A new Delaunay triangulation-based approach to characterize the pore network in granular materials

Abstract

The ability of granular materials to retain fine particles transported within their void space by seepage flow depends strongly on the geometric characteristics of their pore network (pore sizes and constriction sizes). Hence, characterizing the pore network of a granular assembly obtained by means of a micro-tomography scanning or a numerical discrete simulation is of great importance in assessment of its filtration efficiency. Here, we determine characteristics of the pore network of virtual samples composed of spherical particles simulated by using the DEM. A new criterion is proposed to merge neighboring tetrahedra issued from the weighted Delaunay triangulation.

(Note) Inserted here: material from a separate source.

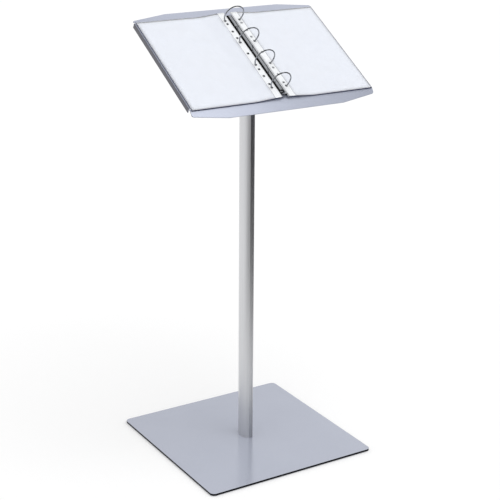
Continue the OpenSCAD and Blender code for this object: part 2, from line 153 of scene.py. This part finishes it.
def stations(start, end, step, extra=()):
    """Places from start to end, about a step apart, with the extra ones among them."""
    count = max(1, round((end - start) / step))
    even = [start + (end - start) * k / count for k in range(count + 1)]
    kept = [v for v in even if all(abs(v - e) > step / 4 for e in extra)]
    return sorted(set(kept + [start, end] + list(extra)))


# ---------- shader helpers ----------


def new_material(name):
    material = bpy.data.materials.new(name)
    material.use_nodes = True
    return material, material.node_tree, material.node_tree.nodes["Principled BSDF"]


def add_node(tree, kind, **settings):
    made = tree.nodes.new(kind)
    for key, value in settings.items():
        setattr(made, key, value)
    return made


def object_noise(tree, scale, stretch=(1, 1, 1), detail=3.0):
    """Noise in the object's own coordinates, in features per metre."""
    place = add_node(tree, "ShaderNodeTexCoord")
    mapping = add_node(tree, "ShaderNodeMapping")
    mapping.inputs["Scale"].default_value = stretch
    texture = add_node(tree, "ShaderNodeTexNoise")
    texture.inputs["Scale"].default_value = scale
    texture.inputs["Detail"].default_value = detail
    tree.links.new(place.outputs["Object"], mapping.inputs["Vector"])
    tree.links.new(mapping.outputs["Vector"], texture.inputs["Vector"])
    return texture.outputs["Fac"]


def ramp(tree, value, low, high, start=0.3, end=0.7):
    """Colour between low and high as value goes from start to end."""
    made = add_node(tree, "ShaderNodeValToRGB")
    made.color_ramp.elements[0].position = start
    made.color_ramp.elements[1].position = end
    made.color_ramp.elements[0].color = (*low, 1)
    made.color_ramp.elements[1].color = (*high, 1)
    tree.links.new(value, made.inputs["Fac"])
    return made.outputs["Color"]


def map_range(tree, value, start, end, low, high):
    """A number from low to high as value goes from start to end."""
    made = add_node(tree, "ShaderNodeMapRange")
    made.inputs["From Min"].default_value = start
    made.inputs["From Max"].default_value = end
    made.inputs["To Min"].default_value = low
    made.inputs["To Max"].default_value = high
    tree.links.new(value, made.inputs["Value"])
    return made.outputs["Result"]


def spread(tree, value, low, high):
    """A number from low to high over the middle of a noise."""
    return map_range(tree, value, 0.3, 0.7, low, high)


def bump(tree, value, depth, strength=1.0, edge=0.0):
    """Normal from a height, over edges that are rounded by edge metres."""
    made = add_node(tree, "ShaderNodeBump")
    made.inputs["Distance"].default_value = depth
    made.inputs["Strength"].default_value = strength
    tree.links.new(value, made.inputs["Height"])
    if edge > 0:
        bevel = add_node(tree, "ShaderNodeBevel", samples=4)
        bevel.inputs["Radius"].default_value = edge
        tree.links.new(bevel.outputs["Normal"], made.inputs["Normal"])
    return made.outputs["Normal"]


def facing(tree, axis, light_at, dark_at):
    """From 1 to 0 as the size of the normal's part along an axis goes from light_at to dark_at."""
    geometry = add_node(tree, "ShaderNodeNewGeometry")
    parts = add_node(tree, "ShaderNodeSeparateXYZ")
    size = add_node(tree, "ShaderNodeMath", operation="ABSOLUTE")
    tree.links.new(geometry.outputs["True Normal"], parts.inputs[0])
    tree.links.new(parts.outputs[axis], size.inputs[0])
    return map_range(tree, size.outputs[0], light_at, dark_at, 1, 0)


def blend(tree, kind, factor, plain, linked):
    """A plain value where the factor is 0, and a linked one where it is 1."""
    mix = add_node(tree, "ShaderNodeMix", data_type=kind)
    mix.inputs["A"].default_value = plain
    tree.links.new(linked, mix.inputs["B"])
    tree.links.new(factor, mix.inputs["Factor"])
    return mix.outputs["Result"]


# ---------- materials ----------

def powder_coat(name, tints, painted_shade_side=None):
    """Satin silver-grey powder coat between two tints: fine orange peel, a little mica, faint clouding.

    A painted shade side is an axis, two sizes and a colour: faces are painted in that dark colour as shade,
    rougher and fully metallic so that they lose the coat's gloss, as the size of their normal's part along
    that axis goes from the first size to the second.
    """
    material, tree, shader = new_material(name)
    cloud = object_noise(tree, scale=6, detail=4)
    peel = object_noise(tree, scale=1400, detail=2)
    mica = object_noise(tree, scale=5200, detail=1)
    tint = ramp(tree, cloud, *tints)
    fleck = ramp(tree, mica, low=(0.93, 0.93, 0.93), high=(1.08, 1.08, 1.08))
    mix = add_node(tree, "ShaderNodeMix", data_type="RGBA", blend_type="MULTIPLY")
    mix.inputs["Factor"].default_value = 1
    tree.links.new(tint, mix.inputs["A"])
    tree.links.new(fleck, mix.inputs["B"])
    colour = mix.outputs["Result"]
    roughness = spread(tree, cloud, low=0.15, high=0.19)
    # Painted shade: faces turned along the axis take the dark colour, more roughness and full metallic, so
    # they look shaded
    if painted_shade_side:
        axis, light_at, dark_at, dark = painted_shade_side
        light = facing(tree, axis, light_at, dark_at)
        colour = blend(tree, "RGBA", light, (*dark, 1), colour)
        roughness = blend(tree, "FLOAT", light, PAINTED_SHADE_ROUGHNESS, roughness)
        metallic = map_range(tree, light, 0, 1, 1.0, COAT_METALLIC)
        tree.links.new(metallic, shader.inputs["Metallic"])
    tree.links.new(colour, shader.inputs["Base Color"])
    tree.links.new(roughness, shader.inputs["Roughness"])
    shader.inputs["Metallic"].default_value = COAT_METALLIC
    normal = bump(tree, peel, depth=0.02 * MM, strength=0.35, edge=0.5 * MM)
    tree.links.new(normal, shader.inputs["Normal"])
    return material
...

To do so, we extend the concept of inscribed void sphere, initially defined for each tetrahedron, to each polyhedral sub-domain constituted of merged tetrahedra. This inscribed void sphere fits the best the void space within the sub-domain. Flat tetrahedra are first eliminated by a primary merging procedure taking into account two basic geometric conditions required for each pore. Adjacent sub-domains are then merged depending on the level of overlap between their inscribed void spheres. The pore size distributions and constriction size distributions (CSD) of granular samples with different grain size distributions obtained with the new merging criterion are compared to those given by two other criteria often used in the literature. The new criterion allows us to reduce greatly the inherent subjectivity in characterizing the granular pore network and to remediate the drawbacks of the two considered criteria in the literature. Moreover, CSDs given by these different criteria tend to converge for gap-graded and widely graded materials. The CSDs obtained with the new merging criterion are used to estimate the controlling constriction sizes $$D_c^*$$ of the considered samples, and the estimated values of $$D_c^*$$ are compared to Kenney and Lau’s empirical rule.